##### Recorded data

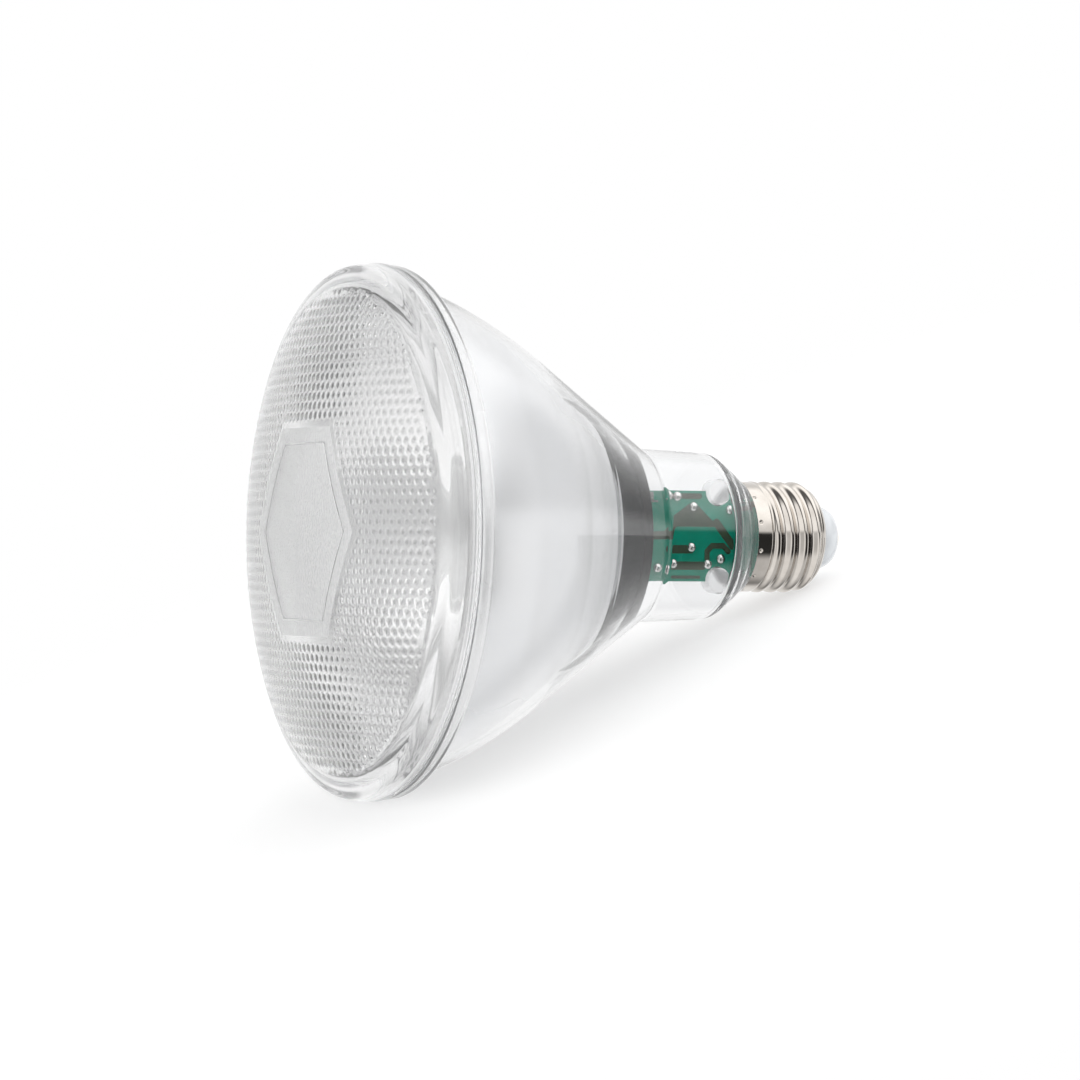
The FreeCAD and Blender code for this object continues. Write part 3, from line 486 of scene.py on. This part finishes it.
def make_lens():
    """Closed lens: triangulated front, then rings down the skirt and back under the dome."""
    points = lens_plan_points()
    plan, _, triangles, _, _, _ = geometry.delaunay_2d_cdt(points, [], [], 0, 1e-5)
    verts = [Vector((p.x, p.y, lens_top_z(p.x, p.y))) * MM for p in plan]
    faces = [list(t) for t in triangles]
    rim = [None] * lens_turns
    for index, p in enumerate(plan):
        if p.length > corner_start - 1e-3:
            k = round(math.atan2(p.y, p.x) / (2 * math.pi) * lens_turns) % lens_turns
            rim[k] = index
    outline = []
    for step in range(1, 9):
        angle = (math.pi / 2 - corner_tilt) * (1 - step / 8)
        outline.append((
            lens_top_radius - lens_corner_radius * (1 - math.cos(angle)),
            corner_end_z + lens_corner_radius * math.sin(angle),
        ))
    foot = lens_low.z
    outline += [
        (lens_top_radius + 0.3, foot + 1.6),
        (lens_foot_radius - 0.02, foot + 0.5),
        (lens_foot_radius, foot + 0.3),
        (lens_foot_radius - 0.1, foot + 0.08),
        (lens_foot_radius - 0.35, foot),
        (skirt_inner_radius + 0.3, foot),
        (skirt_inner_radius, foot + 0.3),
    ]
    inner_sphere = dome_radius - lens_wall
    inner_edge = dome_z(skirt_inner_radius, inner_sphere)
    outline += [
        (skirt_inner_radius, inner_edge - 1.6),
        (skirt_inner_radius - 0.25, inner_edge - 0.75),
        (skirt_inner_radius - 0.9, dome_z(skirt_inner_radius - 0.9, inner_sphere) - 0.12),
    ]
    for k in range(1, 24):
        radius = (skirt_inner_radius - 1.8) * (1 - k / 24) + 1e-3
        outline.append((radius, dome_z(radius, inner_sphere)))
    previous = rim
    for radius, z in outline:
        ring = list(range(len(verts), len(verts) + lens_turns))
        for k in range(lens_turns):
            angle = 2 * math.pi * k / lens_turns
            verts.append(Vector((radius * math.cos(angle), radius * math.sin(angle), z)) * MM)
        for k in range(lens_turns):
            n = (k + 1) % lens_turns
            faces.append([previous[k], previous[n], ring[n], ring[k]][::-1])
        previous = ring
    pole = len(verts)
    verts.append(Vector((0, 0, dome_z(0, inner_sphere))) * MM)
    for k in range(lens_turns):
        faces.append([previous[(k + 1) % lens_turns], previous[k], pole])
    lens = new_object("front_lens_glass", verts, faces, 60)
    # Lenslet height share at each point, the mask for the painted shade on the lenslet caps.
    dots = lens.data.attributes.new("lenslet", "FLOAT", "POINT")
    for index, p in enumerate(plan):
        if p.length < field_radius and hexagon_distance(p.x, p.y) > plain_hexagon_flats / 2:
            dots.data[index].value = lenslet_share(p.x, p.y)
    install(lens, lens_clear, "lens", "front_lens")
    lens.data.materials.append(lens_frost)
    for polygon in lens.data.polygons:
        centre = polygon.center / MM
        if centre.z < dome_top - 9 or polygon.normal.z < 0.5:
            continue
        across = hexagon_distance(centre.x, centre.y)
        on_border = abs(across - (hexagon_flats - border_width) / 2) < border_width / 2
        if across < plain_hexagon_flats / 2 and not on_border:
            polygon.material_index = 1
    return lens


make_lens()


# Housing, seal, reflector and spreader


def inward(point, across, along):
    """Point of the inner side, moved in by shares of the wall."""
    return (point[0] - across * housing_wall, point[1] + along * housing_wall)


inner_bowl_top = inward(bowl_top, 1.0, 0.0)
inner_bowl_mid = inward(bowl_mid, 1.1, 0.0)
inner_cone_top = inward(cone_top, 1.1, 0.0)
inner_neck_top = inward(neck_top, 1.0, 0.35)
inner_neck_foot = inward(neck_foot, 1.0, 0.6)


def make_housing():
    """Clear shell from the spigot to the flange, with its two posts."""
    spigot_inner = spigot_radius - housing_wall
    outline = [
        (spigot_inner, housing_low.z),
        (spigot_radius, housing_low.z),
        (spigot_radius, shoulder_foot[1]),
        shoulder_foot,
        (shoulder_foot[0] + 2.2, shoulder_foot[1] + 3.2),
        (shoulder_foot[0] + 2.6, shoulder_foot[1] + 3.4),
        neck_foot,
        neck_top,
    ]
    outline += arc(cone_top, bowl_mid, bowl_top, 24)
    outline += [
        (flange_radius, flange_bottom),
        (flange_radius, flange_top),
        (inner_bowl_top[0], flange_top),
    ]
    outline += arc(inner_bowl_top, inner_bowl_mid, inner_cone_top, 24)
    outline += [
        inner_neck_top,
        inner_neck_foot,
        (spigot_inner, shoulder_foot[1] + 0.6 * housing_wall),
    ]
    shell = lathe("housing_shell", soften(outline, 0.9, 5), 240, 50)
    for mat in (shell_clear, rim_soft, shoulder_clear):
        shell.data.materials.append(mat)
    for polygon in shell.data.polygons:
        if polygon.center.z / MM > flange_bottom - 0.2:
            polygon.material_index = 1
        elif polygon.center.z / MM < neck_foot[1] + 0.8:
            polygon.material_index = 2
    posts = [shell]
    for side in (-1, 1):
        outline = [(0, 0), (post_radius, 0), (post_radius, post_length), (0, post_length)]
        post = lathe("post", soften(outline, 0.4), 64)
        post.data.materials.append(post_milk)
        post.data.transform(Matrix.Rotation(math.radians(-90), 4, "X"))
        foot = Vector((side * post_x, board_low.y - post_reach, post_z))
        post.data.transform(Matrix.Translation(foot * MM))
        posts.append(post)
    with bpy.context.temp_override(active_object=shell, selected_editable_objects=posts):
        bpy.ops.object.join()
    return install(shell, None, "clear_shell", "housing")


def parabola(radius, lift):
    """Point of the bowl's paraboloid, raised by lift."""
    return (radius, vertex_z + lift + radius * radius / (4 * focal_length))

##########

-- Problem statement --
Using the listing above, reproduce each line without omission.

-- Correct output --
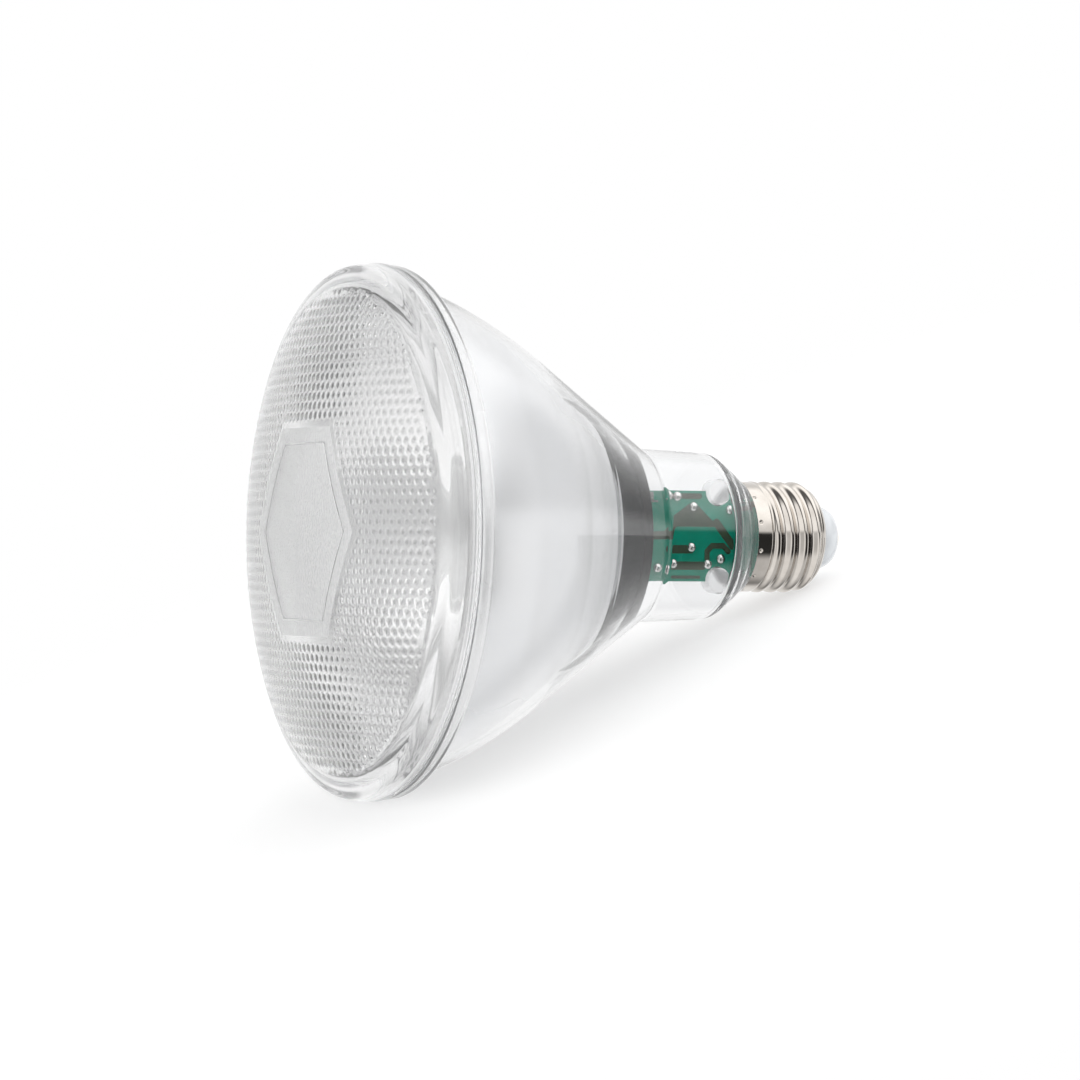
The FreeCAD and Blender code for this object continues. Write part 3, from line 486 of scene.py on. This part finishes it.
def make_lens():
    """Closed lens: triangulated front, then rings down the skirt and back under the dome."""
    points = lens_plan_points()
    plan, _, triangles, _, _, _ = geometry.delaunay_2d_cdt(points, [], [], 0, 1e-5)
    verts = [Vector((p.x, p.y, lens_top_z(p.x, p.y))) * MM for p in plan]
    faces = [list(t) for t in triangles]
    rim = [None] * lens_turns
    for index, p in enumerate(plan):
        if p.length > corner_start - 1e-3:
            k = round(math.atan2(p.y, p.x) / (2 * math.pi) * lens_turns) % lens_turns
            rim[k] = index
    outline = []
    for step in range(1, 9):
        angle = (math.pi / 2 - corner_tilt) * (1 - step / 8)
        outline.append((
            lens_top_radius - lens_corner_radius * (1 - math.cos(angle)),
            corner_end_z + lens_corner_radius * math.sin(angle),
        ))
    foot = lens_low.z
    outline += [
        (lens_top_radius + 0.3, foot + 1.6),
        (lens_foot_radius - 0.02, foot + 0.5),
        (lens_foot_radius, foot + 0.3),
        (lens_foot_radius - 0.1, foot + 0.08),
        (lens_foot_radius - 0.35, foot),
        (skirt_inner_radius + 0.3, foot),
        (skirt_inner_radius, foot + 0.3),
    ]
    inner_sphere = dome_radius - lens_wall
    inner_edge = dome_z(skirt_inner_radius, inner_sphere)
    outline += [
        (skirt_inner_radius, inner_edge - 1.6),
        (skirt_inner_radius - 0.25, inner_edge - 0.75),
        (skirt_inner_radius - 0.9, dome_z(skirt_inner_radius - 0.9, inner_sphere) - 0.12),
    ]
    for k in range(1, 24):
        radius = (skirt_inner_radius - 1.8) * (1 - k / 24) + 1e-3
        outline.append((radius, dome_z(radius, inner_sphere)))
    previous = rim
    for radius, z in outline:
        ring = list(range(len(verts), len(verts) + lens_turns))
        for k in range(lens_turns):
            angle = 2 * math.pi * k / lens_turns
            verts.append(Vector((radius * math.cos(angle), radius * math.sin(angle), z)) * MM)
        for k in range(lens_turns):
            n = (k + 1) % lens_turns
            faces.append([previous[k], previous[n], ring[n], ring[k]][::-1])
        previous = ring
    pole = len(verts)
    verts.append(Vector((0, 0, dome_z(0, inner_sphere))) * MM)
    for k in range(lens_turns):
        faces.append([previous[(k + 1) % lens_turns], previous[k], pole])
    lens = new_object("front_lens_glass", verts, faces, 60)
    # Lenslet height share at each point, the mask for the painted shade on the lenslet caps.
    dots = lens.data.attributes.new("lenslet", "FLOAT", "POINT")
    for index, p in enumerate(plan):
        if p.length < field_radius and hexagon_distance(p.x, p.y) > plain_hexagon_flats / 2:
            dots.data[index].value = lenslet_share(p.x, p.y)
    install(lens, lens_clear, "lens", "front_lens")
    lens.data.materials.append(lens_frost)
    for polygon in lens.data.polygons:
        centre = polygon.center / MM
        if centre.z < dome_top - 9 or polygon.normal.z < 0.5:
            continue
        across = hexagon_distance(centre.x, centre.y)
        on_border = abs(across - (hexagon_flats - border_width) / 2) < border_width / 2
        if across < plain_hexagon_flats / 2 and not on_border:
            polygon.material_index = 1
    return lens


make_lens()


# Housing, seal, reflector and spreader


def inward(point, across, along):
    """Point of the inner side, moved in by shares of the wall."""
    return (point[0] - across * housing_wall, point[1] + along * housing_wall)


inner_bowl_top = inward(bowl_top, 1.0, 0.0)
inner_bowl_mid = inward(bowl_mid, 1.1, 0.0)
inner_cone_top = inward(cone_top, 1.1, 0.0)
inner_neck_top = inward(neck_top, 1.0, 0.35)
inner_neck_foot = inward(neck_foot, 1.0, 0.6)


def make_housing():
    """Clear shell from the spigot to the flange, with its two posts."""
    spigot_inner = spigot_radius - housing_wall
    outline = [
        (spigot_inner, housing_low.z),
        (spigot_radius, housing_low.z),
        (spigot_radius, shoulder_foot[1]),
        shoulder_foot,
        (shoulder_foot[0] + 2.2, shoulder_foot[1] + 3.2),
        (shoulder_foot[0] + 2.6, shoulder_foot[1] + 3.4),
        neck_foot,
        neck_top,
    ]
    outline += arc(cone_top, bowl_mid, bowl_top, 24)
    outline += [
        (flange_radius, flange_bottom),
        (flange_radius, flange_top),
        (inner_bowl_top[0], flange_top),
    ]
    outline += arc(inner_bowl_top, inner_bowl_mid, inner_cone_top, 24)
    outline += [
        inner_neck_top,
        inner_neck_foot,
        (spigot_inner, shoulder_foot[1] + 0.6 * housing_wall),
    ]
    shell = lathe("housing_shell", soften(outline, 0.9, 5), 240, 50)
    for mat in (shell_clear, rim_soft, shoulder_clear):
        shell.data.materials.append(mat)
    for polygon in shell.data.polygons:
        if polygon.center.z / MM > flange_bottom - 0.2:
            polygon.material_index = 1
        elif polygon.center.z / MM < neck_foot[1] + 0.8:
            polygon.material_index = 2
    posts = [shell]
    for side in (-1, 1):
        outline = [(0, 0), (post_radius, 0), (post_radius, post_length), (0, post_length)]
        post = lathe("post", soften(outline, 0.4), 64)
        post.data.materials.append(post_milk)
        post.data.transform(Matrix.Rotation(math.radians(-90), 4, "X"))
        foot = Vector((side * post_x, board_low.y - post_reach, post_z))
        post.data.transform(Matrix.Translation(foot * MM))
        posts.append(post)
    with bpy.context.temp_override(active_object=shell, selected_editable_objects=posts):
        bpy.ops.object.join()
    return install(shell, None, "clear_shell", "housing")


def parabola(radius, lift):
    """Point of the bowl's paraboloid, raised by lift."""
    return (radius, vertex_z + lift + radius * radius / (4 * focal_length))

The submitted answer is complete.